I had a broad discussion with Bearden last week about the Hadoop market and some of Hortonworks’ recent moves in that space, including the somewhat-controversial Open Data Platform alliance it helped to create along with Pivotal, [company]IBM[/company], [company]GE[/company] and others. Here are the highlights from that interview. (If you want to hear more from Bearden and perhaps ask him some of your own questions, make sure to attend our Structure Data conference March 18 and 19 in New York. Other notable Hadoop-market speakers include Cloudera CEO Tom Reilly, MapR CEO John Schroeder and Databricks CEO (and Spark co-creator) Ion Stoica.)
Explain the rationale behind the Open Data Platform
Bearden wouldn’t comment specifically on criticisms — made most loudly by Cloudera’s Mike Olson and Doug Cutting, as well as some industry analysts — that the Open Data Platform, or ODP, is somehow antithetical to open source or the Apache Software Foundation. “What I would say,” he noted, “is the people who are committed to true open source and an open platform for the community are pretty excited about the thing.”
He also chalked up a lot of the criticism of the ODP to misunderstanding about how it really will work in practice. “One of the things I don’t think is very clear on the Open Data Platform alliance is that we’re actually going to provide what we’ll refer to as the core for that alliance, that is based on core Hadoop — so HDFS and YARN and Ambari,” Bearden explained. “We’re providing that, which is obviously directly from Apache, and it’s the exact same bit line that [the Hortonworks Data Platform] is based on.”
So, the core Hadoop distribution that platform members will use is based on Apache code, and anything that ODP members want to add on top of it will also have to go through Apache. These could be existing Apache projects, or they could be new projects he members decide to start on their own, Bearden said.
“We’re actually strengthening the position of the Apache Software Foundation,” he said. He added later in the interview, on the same point, that people shouldn’t view the ODP as much different than they view Hortonworks (or, in many respects, Cloudera or MapR). “[The Apache Software Foundation] is the engineering arm,” he said, “and this entity will become he productization and packaging arm for [Apache].”
So, it’s Cloudera vs. MapR vs. Hortonworks et al?
I asked Bearden whether the formation of the ODP officially makes the Hadoop market a case of Cloudera and MapR versus the Hortonworks ecosystem. That seems like the case to me, considering that the ODP is essentially providing the core for a handful of potentially big players in the Hadoop space. And even if they’re not ODP members, companies such as [company]Microsoft[/company] and [company]Rackspace[/company] have built their Hadoop products largely on top of the Hortonworks platform and with its help.
Bearden wouldn’t bite. At least not yet.
“I wouldn’t say it’s the other guys versus all of us,” he said. “I would say what’s happened is the community has realized this is what they want and it fits in our model that we’re driving very cleanly. . . . And we’re not doing anything up the stack to try and disintermediate them, and we de-risk it because we’re all open.”

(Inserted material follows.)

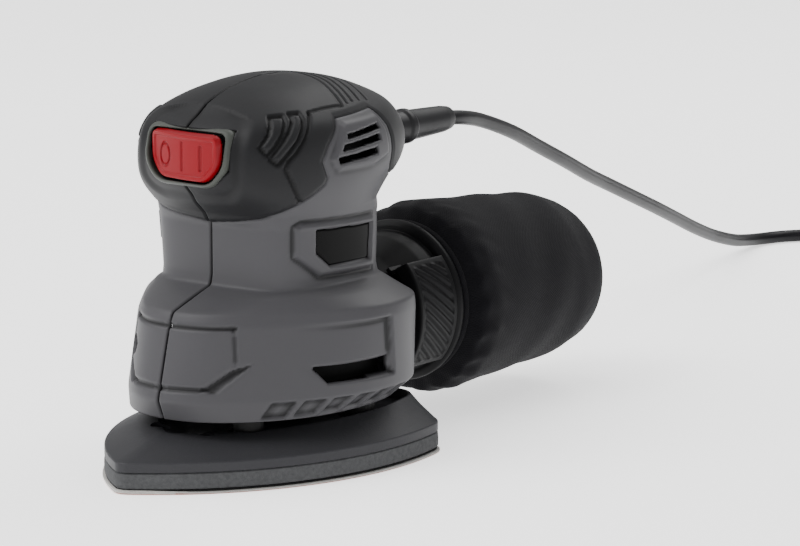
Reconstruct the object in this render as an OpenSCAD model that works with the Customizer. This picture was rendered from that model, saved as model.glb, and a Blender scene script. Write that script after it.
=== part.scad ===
// Palm-grip detail sander with a delta pad, a dust bag and a mains lead.
// X points to the tool's side, Y to its rear, Z up. The origin lies on the sanding face,
// under the motor shaft.

/* [Sanding pad] */
// Length of the delta pad from its tip to its rear edge
pad_l = 140; // [136:1:144]
// Distance from the motor axis to the rear edge of the pad
pad_rear = 52; // [50:1:54]
// Radius of the long curved sides
pad_side_r = 121; // [118:1:124]
// Radius of the rear corners
pad_corner_r = 14; // [10:1:16]
// Radius of the tip
pad_tip_r = 6; // [3:1:8]
// Thickness of the abrasive sheet
sheet_t = 1; // [0.6:0.1:1.5]
// Thickness of the hook layer
hook_t = 1; // [0.5:0.1:1.5]
// Thickness of the foam
foam_t = 6.4; // [5:0.2:8]
// Radius of each dust hole
dust_hole_r = 4; // [3:0.5:4.5]

/* [Housing] */
// Wall thickness of the two housing halves
wall = 2.4; // [2:0.1:3]
// Thickness of the rubber skin over the head
grip_t = 2; // [1.5:0.1:2.5]
// Height at which the rubber skin starts on the front of the neck
lip_z = 98; // [97:0.5:99]
// Shank radius of the housing screws
screw_r = 2; // [1.5:0.1:2.2]

/* [Drive] */
// Distance from the motor axis to the pad bearing's axis
orbit = 1; // [0.8:0.1:1.2]
// Radius of the motor shaft
shaft_r = 4; // [3.5:0.5:4]
// Outer radius of the stator laminations
stator_r = 27; // [25:0.5:27]
// Outer radius of the cooling fan
fan_r = 30; // [26:1:32]

/* [Switch] */
// Half the width of the rocker's flat top edge
rocker_w = 19.6; // [18:0.2:20]
// Angle that the rocker turns between off and on
rocker_throw = 10; // [6:1:10]

/* [Dust collection] */
// Inner radius of the dust port
port_r = 16.5; // [15:0.5:16.5]
// Height of the port's axis
port_z = 49.5; // [49:0.5:50]
// Distance from the motor axis to the closed end of the bag
bag_end = 202; // [190:1:205]

/* [Mains lead] */
// Diameter of the lead
cord_d = 6.2; // [5.8:0.1:6.4]
// Turns side by side in the stored coil
coil_wide = 3; // [2:1:3]
// Layers of turns in the stored coil
coil_high = 2; // [2:1:3]
// Radius of the coil at the middle of its turns
coil_r = 35; // [32:1:37]

/* [Hidden] */
$fn = 64;
eps = 0.05;

// Heights of the pad's layers
hook_z = sheet_t;
foam_z = hook_z + hook_t;
platen_z = foam_z + foam_t;
platen_band = 3.8;
platen_top = 20.6;
hub_r = 17;
hub_top = 27.5;

// Centre of the arc that makes the right-hand side of the pad
side_cx = -63.4;
side_cy = pad_rear - pad_l + pad_tip_r + sqrt(pow(pad_side_r - pad_tip_r, 2) - side_cx * side_cx);
corner_a = asin((pad_rear - pad_corner_r - side_cy) / (pad_side_r - pad_corner_r));

dust_holes = [[12, -50], [30, -18], [37, 0], [22, 36]];
post_spots = [[20, -34], [36, 16]];
post_r = 6;

// Sections of the body, bottom to top: height, centre, roundness, then the distances from the
// centre of the planes that bound the section at the front, the front diagonal, the side, the
// rear diagonal and the rear, and last how far the inner wall's section is shifted up.
SECTIONS = [
    [25, 0, 8, 63, 54, 48, 54, 42, 0],
    [33, 0, 8, 67, 54, 58, 63, 46, 1],
    [62, 0, 8, 59, 50, 59, 64, 45, 0],
    [66.5, 0, 8, 57, 48, 58, 64, 44, -2],
    [71, 0, 7, 43.5, 45, 48, 56, 41, -2],
    [74, 0, 6, 33.5, 45, 38.5, 56, 38, -2],
    [78, 0, 6, 32.5, 46, 37, 58, 37, 0],
    [98, 0, 6, 32.5, 48, 38, 53, 40, 0],
    [104, 0, 5, 36.5, 48, 42, 49, 49, 1.5],
    [111, 5, 5, 50, 58, 43.5, 49, 64, 1.5],
    [117, 12, 5, 64, 64, 44.5, 49, 78, 1],
    [124, 14, 5, 67, 66, 44.5, 50, 80, 0],
    [132, 12, 5, 64.5, 63, 43.5, 49, 78, 0],
    [138.5, 10, 5, 60.5, 57, 41, 45.5, 70, -1.5],
    [143, 8, 4.5, 50.5, 49, 36, 40.5, 57, -2],
    [147, 6, 4, 41, 38, 30, 35, 45, -2.4],
    [150.5, 4, 4, 28, 22, 22, 28, 30, -2.4],
    [152.5, 4, 3.5, 15, 12, 13, 17, 17, -2.4],
    [153.3, 4, 3.5, 4, 4, 4, 5, 5, -2.4]];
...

The this he’s referring to is the ability of its partners to stop spending resources keeping up with the core Hadoop technology and instead focus on how they can monetize their own intellectual property. “To do that, the more data they put under management, the faster and the more-stable and enterprise-viable [the platform on which they have that data], the faster they monetize and the bigger they monetize the rest of their platform,” Bearden said.
Are you standing by your prediction of a billion-dollar company?
“I am not backing off that at all,” Bearden said, in reference to his prediction at Structure Data last year that Hadoop will soon become a multi-billion-dollar market and Hortonworks will be a billion-dollar company in terms of revenue. He said it’s fair to look at revenue alone is assessing the businesses in this space, but it’s not the be all, end all.
“It’s less about [pure money] and more about what is the ecosystem doing to really start adopting this,” he said. “Are they trying fight it and reject it, or are they really starting to embrace it and pull it through? Same with the big customers. . . .
“When those things are happening, the money shows up. It just does.”
Hadoop is actually just a part — albeit a big one — of a major evolution in the data-infrastructure space, he explained. And as companies start replacing the pieces of their data environments, they’ll do so with the open source options that now dominate new technologies. These include Hadoop, NoSQL databases, Storm, Kafka, Spark and the like.
In fact, Bearden said, “Open source companies can be very successful in terms of revenue growth and in terms of profitability faster than the old proprietary platforms got there.”
Time will tell.
Update: This post was updated at 8:39 p.m. PT to correct the amount of Hortonworks’ fourth quarter revenue and losses. Revenue was $12.7 million, not $12.5 million as originally reported, and losses were $90.6 million for the quarter and $177.3 million for the year. The originally reported numbers were for gross loss.